Data listing:

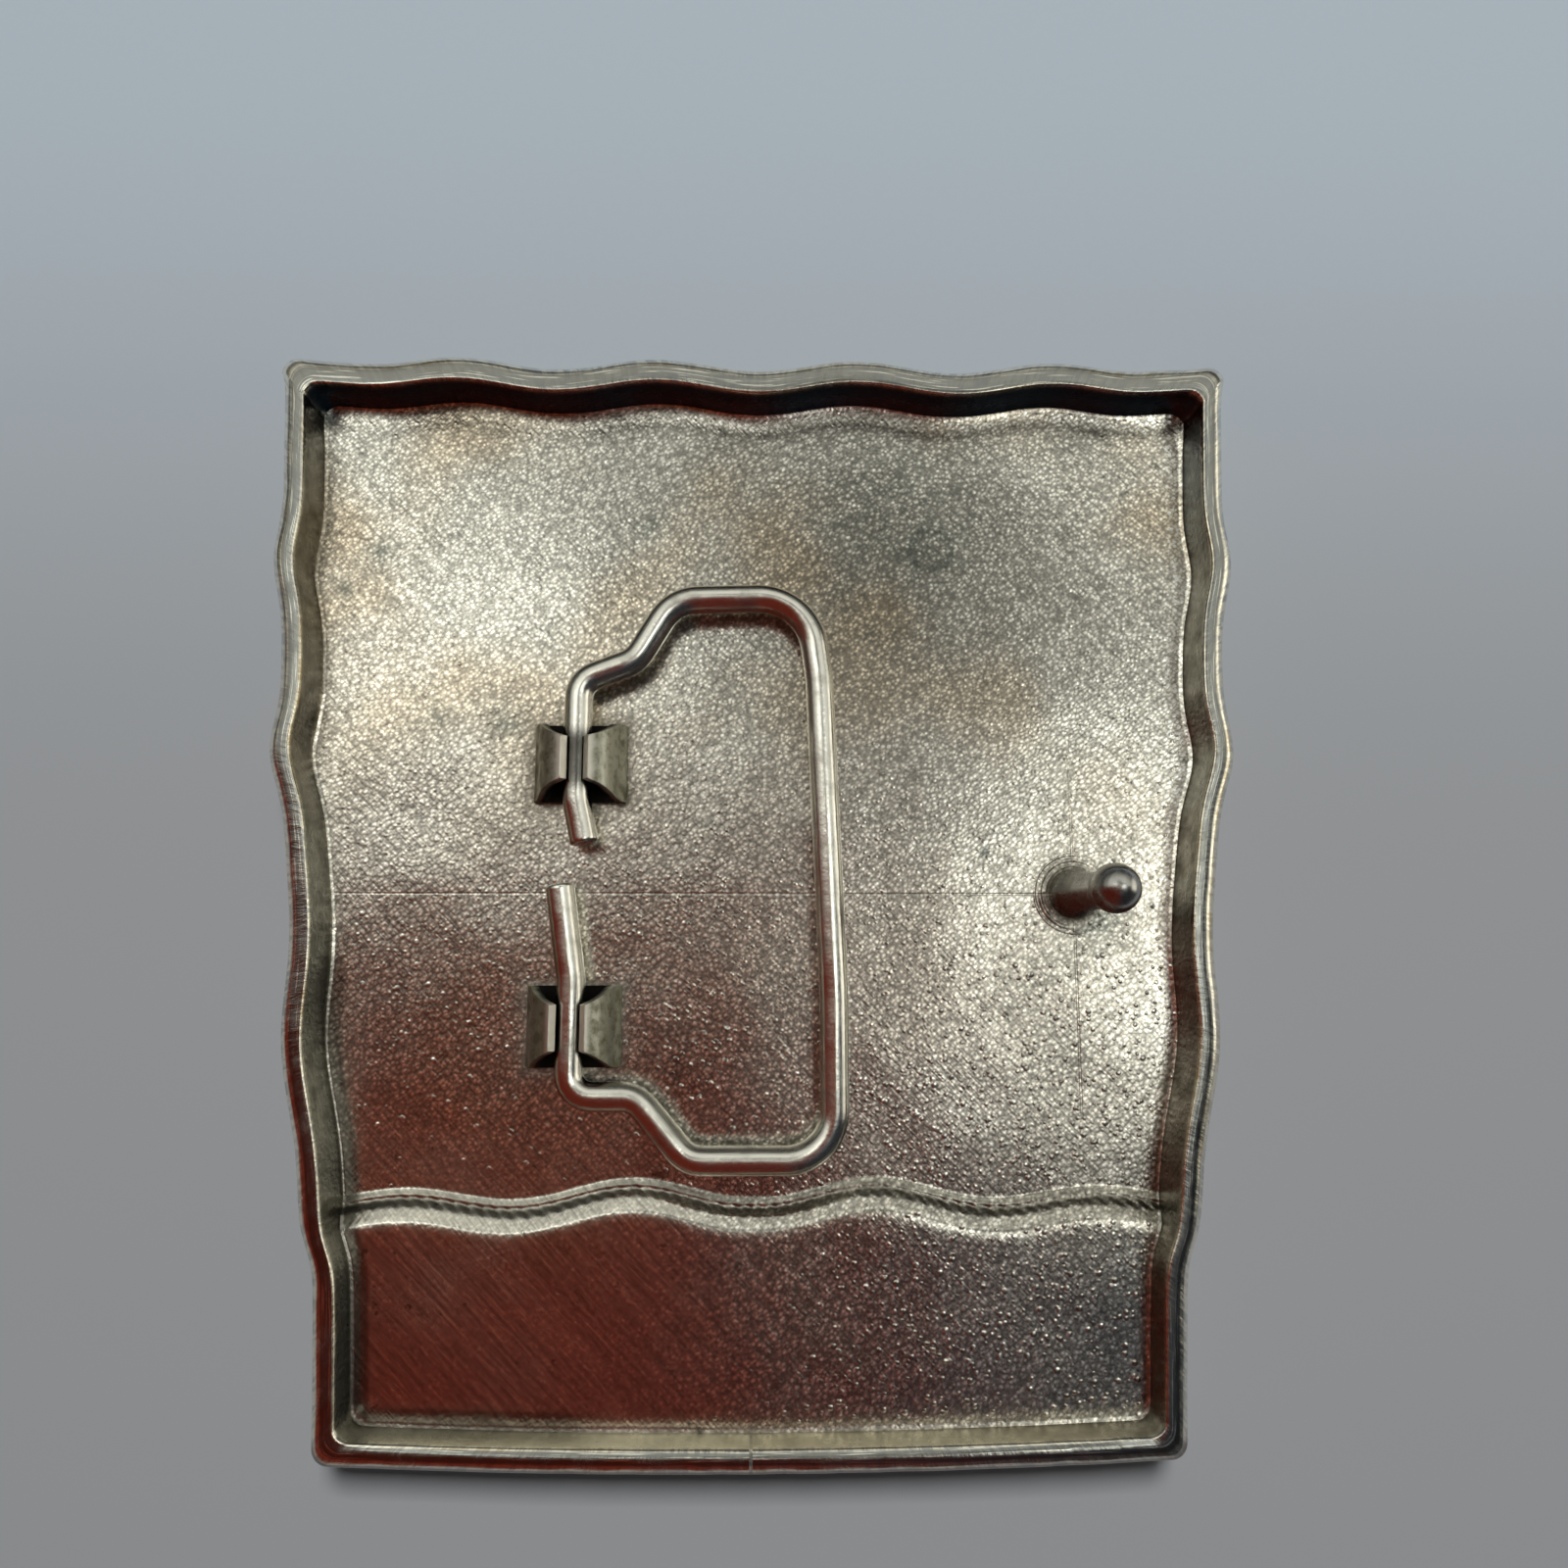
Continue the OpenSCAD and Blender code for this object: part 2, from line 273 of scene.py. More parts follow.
@dataclass
class PlateShape:
    """Outline and levels of the plate, in millimetres, as in the part's source."""

    half_h: float = 41.65
    rim_z: float = 6.2
    upper_z: float = 2.2
    lower_z: float = 3.4
    field_z: float = 0.7
    band_z: float = 1.9
    side_mid: float = 35.6
    side_taper: float = 0.052
    top_wave: float = 0.47
    top_pitch: float = 16.0
    top_lift: float = 0.38
    bottom_bow: float = 0.77
    corner_r: float = 1.2
    side_bumps: tuple = ((43, 2.4, 0.9), (24.5, 3.25, 0.7), (9.5, 3.3, 0.9), (-12.25, 6.25, 1.25))
    side_steps_in: tuple = ((-2, 9, 1.82), (-26.4, 1.65, 1.07))

    @classmethod
    def from_frame(cls) -> "PlateShape":
        """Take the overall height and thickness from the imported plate."""
        low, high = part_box("plate")
        return cls(half_h=-low.y / MM, rim_z=high.z / MM)

    def side(self, y: Array) -> Array:
        """Distance of the side from the middle line: a taper, four bumps and two steps in.

        Args:
            y: Places up the plate.

        Returns:
            mid + taper * y, plus a bell for each bump, less a smooth step for each step in.
        """
        y = np.asarray(y, float)
        out = self.side_mid + self.side_taper * y
        for place, spread, height in self.side_bumps:
            out = out + height * np.exp(-((y - place) / spread) ** 2)
        for place, spread, amount in self.side_steps_in:
            out = out - amount / (1 + np.exp(-2 * (place - y) / spread))
        return out

    def top(self, x: Array) -> Array:
        """Height of the top edge, a cosine whose troughs at the corners are shallower.

        Args:
            x: Places across the plate.

        Returns:
            half height - wave * (1 + cos(2 pi x / pitch)) + a bell-shaped lift at the outer
            troughs.
        """
        x = np.asarray(x, float)
        wave = np.cos(2 * np.pi * x / self.top_pitch)
        lift = self.top_lift * np.exp(-((np.abs(x) - 2 * self.top_pitch - 1) / 3.3) ** 2)
        return self.half_h - self.top_wave - self.top_wave * wave + lift

    def bottom(self, x: Array) -> Array:
        """Height of the bottom edge, a shallow parabola."""
        return -self.half_h + self.bottom_bow * (np.asarray(x, float) / self.side(-self.half_h)) ** 2

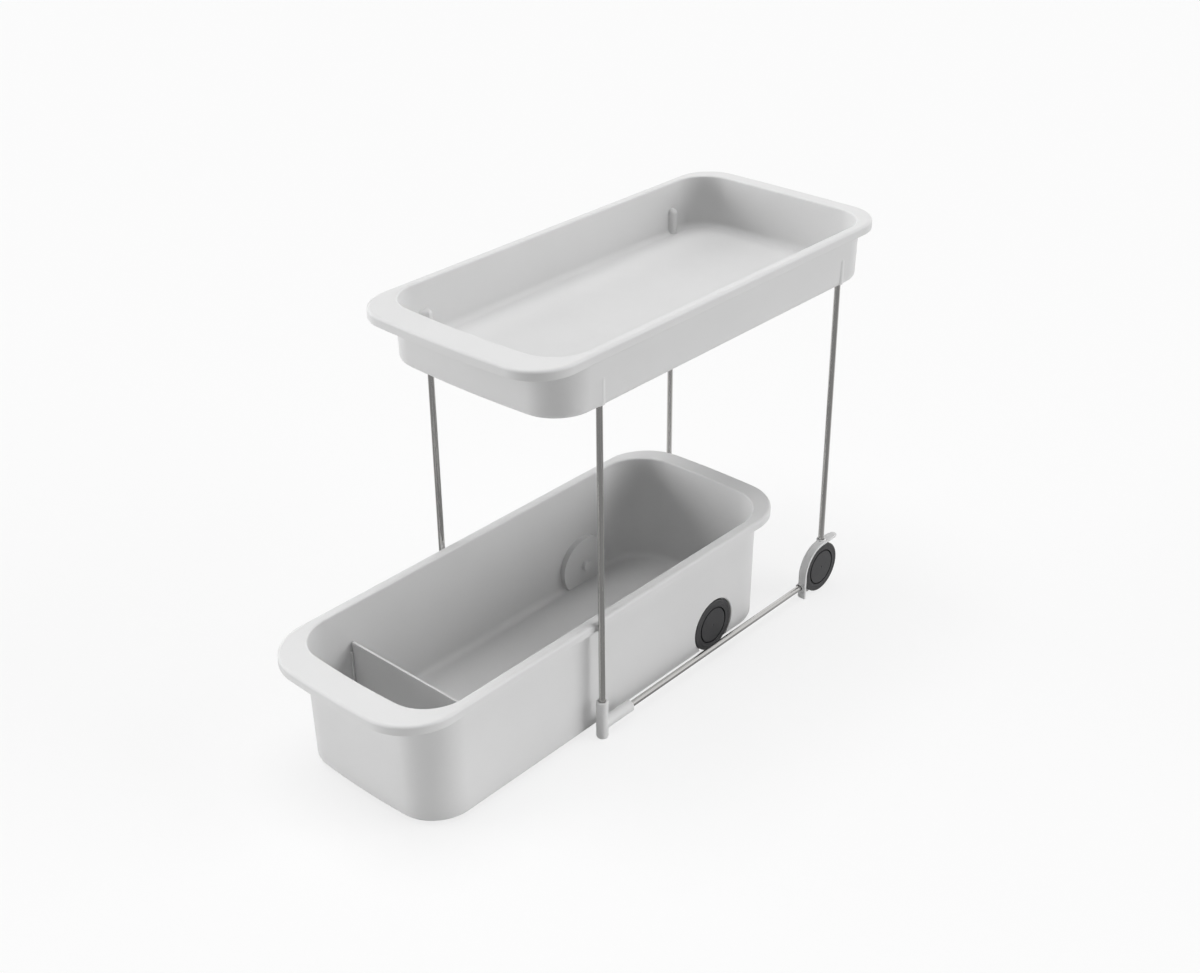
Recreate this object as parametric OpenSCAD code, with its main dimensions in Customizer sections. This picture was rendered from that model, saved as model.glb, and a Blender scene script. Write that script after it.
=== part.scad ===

[WRITTEN INSTRUCTION]: All lines from the one containing "Recreate this object" through the final line of the listing above are to be reproduced exactly; include both and add nothing.

[FINISHED TASK]:
Recreate this object as parametric OpenSCAD code, with its main dimensions in Customizer sections. This picture was rendered from that model, saved as model.glb, and a Blender scene script. Write that script after it.
=== part.scad ===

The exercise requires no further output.